In seventh grade, Rachel used her Girl Scout Silver Award project to advocate for the frog.

She later partnered with the N.C. Herpetology Society, an organization that advocates for the conservation of amphibians and reptiles through education, and the N. C. Museum of Natural Sciences on a campaign to establish an annual Save the Frogs Day.

She set up booths at science museums, amphibian-related events and collected signatures that covered a 75-foot banner.

Rachel took her cause to the Wake County Board of Commissioners, which wrote a letter of recommendation to then Gov. Bev Perdue, who approved the petition in 2012.

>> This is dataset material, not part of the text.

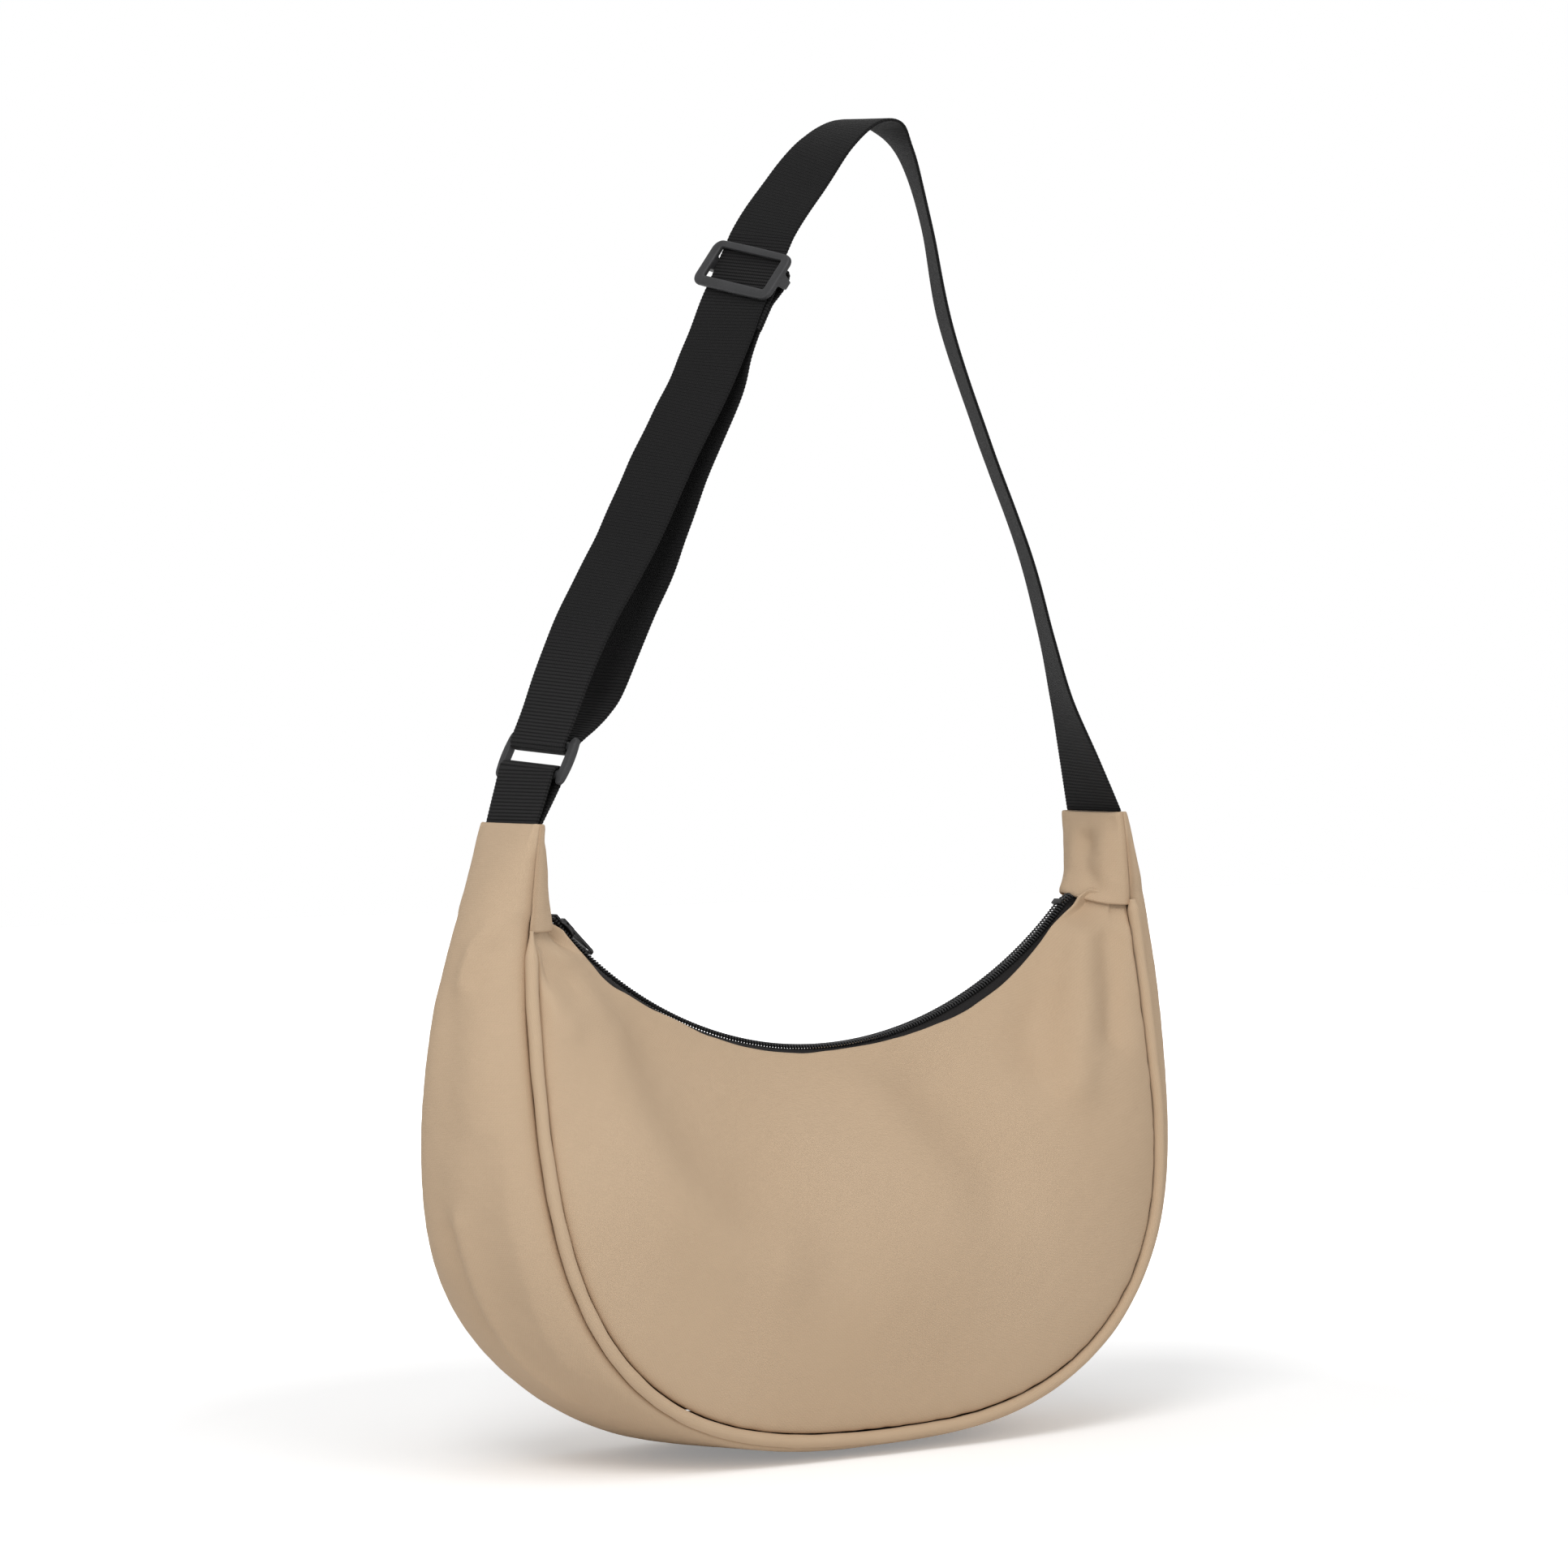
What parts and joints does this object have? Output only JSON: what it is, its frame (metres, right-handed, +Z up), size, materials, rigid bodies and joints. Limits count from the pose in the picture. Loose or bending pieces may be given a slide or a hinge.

Following, the N.C. Herpetology Society asked her to work with them on petitioning state officials to declare a state frog and a salamander, which took about nine months.

The campaign included support from representatives of the society, Museum of Natural Sciences and Wild South, an environmental and conservation protection agency with an office in Asheville.

Rachel spoke to the N.C. House of Representatives and then the N.C. Senate advocating for a bill that would designated the Pine Barrens tree frog the state frog and the marbled salamander the state salamander.

Pine Barrens tree frogs are shy creatures that live in the Sandhills, Rachel said.

Their call sounds like a baby duck, and they have a purple flash of coloration.

“They are arguably the most beautiful frog in North Carolina,” she said.

The marbled salamander is black with white or gray splotches, and they can be found across the state, Rachel said.

Gov. Pat McCrory signed the bill into law in June 2013.

Since, Rachel has continued giving talks and raising awareness about amphibians, but she is also focused on making it through her junior year.

“Right now I am trying to get through AP literature and survive that in one piece,” she said.